I digress…Back to the hug…She gives you a European kiss-kiss. And then, she gives you a quick kiss on the lips.
When you get home, you can’t sleep. You can still smell her. And she smelled GREAT. You are so turned on by this gal. WTF just happened? You can’t wait to see her again.
Three Day Rule? Are you nuts?
None of this “three day rule business” about waiting 3 days to call with this one!
You can’t wait to be with her. But, you are trying to be careful. Later that night, you text her. She texts you back. You ask her out for a proper date. She says “Yes.” You can’t wait to kiss her again. You treat her to dinner at a nice restaurant. After dinner, you kiss her. OMG. It’s amazing.
Getting the ick, quick?
You meet so many people every which way. In the “real world,” online, swiping, and it’s not really much of anything. You get the ick, quick. Daisy Bernard wrote about this in her article on Babe.net on June 30, 2017, “that cringe-inducing gut feeling that emerges…a sudden repulsion that you can’t shake.”
Some, you may have dated, even for years. You may have married others. Don’t ask. Then, you meet some random person & it seems to be everything. Your world seems to flip on its head. It’s as if the neurons or synapsis in your brain are electrified. You feel alive. Happy? You can’t stop thinking about her. Is there something wrong with you? Are you obsessing?
How do you navigate life when you have these amazing, albeit, rare feelings? How can you function day-to-day when you are engrossed in this preoccupation?
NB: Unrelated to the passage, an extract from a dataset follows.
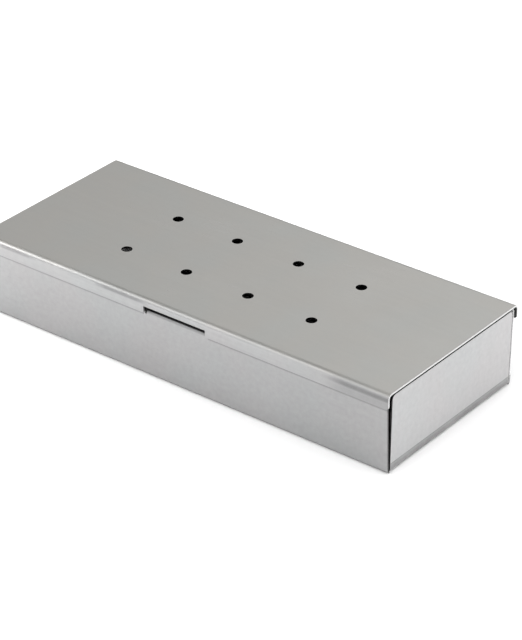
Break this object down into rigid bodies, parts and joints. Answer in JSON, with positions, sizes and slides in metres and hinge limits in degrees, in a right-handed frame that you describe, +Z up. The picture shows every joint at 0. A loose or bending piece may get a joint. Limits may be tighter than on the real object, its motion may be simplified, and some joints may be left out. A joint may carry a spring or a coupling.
{
  "type": "wood chip smoker box",
  "caption": "Folded stainless steel tray for wood chips, with a vented hinged lid that lets smoke out on a grill.",
  "frame": {"origin": "middle of the tray's flat underside, which rests on the grill; the two long walls are equally far from it", "axes": "+X along the box, +Y from the finger notch in front to the hinges at the rear, +Z up"},
  "size_m": [0.235, 0.1013, 0.0412],
  "materials": {
    "tray_steel": "satin mill finish with faint vertical grain",
    "lid_steel": "fine brushed satin, bright sheared edges",
    "hinge_steel": "satin strip with spot weld dimples",
    "pin_steel": "drawn wire with peened ends"
  },
  "bodies": {
    "tray_body": {"tray": "tray_steel", "left_tray_leaf": "hinge_steel", "right_tray_leaf": "hinge_steel", "left_hinge_pin": "pin_steel", "right_hinge_pin": "pin_steel"},
    "lid_body": {"lid": "lid_steel", "left_lid_leaf": "hinge_steel", "right_lid_leaf": "hinge_steel"}
  },
  "joints": [
    {"name": "lid_hinge", "type": "hinge", "parent": "tray_body", "child": "lid_body", "pos_m": [0, 0.05065, 0.032], "axis": [-1, 0, 0], "range_deg": [0, 180]}
  ]
}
Here are a few suggestions that may help you persevere:
- Keep busy. Organize your crib. Clean. Iron. Volunteer. Work hard.
- Sing. Listen. Play music. Dance.
- Get in shape, just like Prince Harry, believe it or not! In the NY Post Article, “Harry wanted to be in the best possible shape for Meghan and had started going to the gym regularly…."
- Love yourself.
- Per JennysofLos Gatos (a true dime!): Be a chivalrous, yet nurturing & caring person. And, in particular, to your partner. To be a truly giving person is without ego.
Realize & respect that this is very special. We spoke about this with one of the psychologist who vets PreQualified Mates. She says, “Sometimes, you just have chemistry.” We agree. And, it can hit you at any time. You are never too old. Or too young.
There’s a lot of chatter about oxytocin, dopamine & testosterone. We spoke with best selling author, Sam Beau Patrick, this week out of Queensland, Australia. She sums it up pretty nicely in her blog:
“…Remember the internal glow, the vibrancy racing through your body and the feeling that life was…juicy? That is the powerful and addictive nature of love hormones…When we fall in love we get a natural boost in our ‘love hormone’ oxytocin. Dopamine is our fun and pleasure hormone and it simultaneously goes up when we fall in love.”
We spoke with Debbie Weiss, last week, as well. She articulates this beautifully, in her NY Times article, when she says “…I knew that when you find love, you jump in, almost involuntarily. You don’t sit on the edge negotiating how to keep your options open.” A version of this article appears in print on March 25, 2018, on Page ST6 of the New York edition with the headline: First Try the Pastrami, Then the Polyamory.
Are you willing to fully embrace this relationship? We believe a minimum of 3 to 6 months of serious dating is a reasonable barometer to commit. To get off line. To end ancillary relationships. And to really know. If this one, is THE one.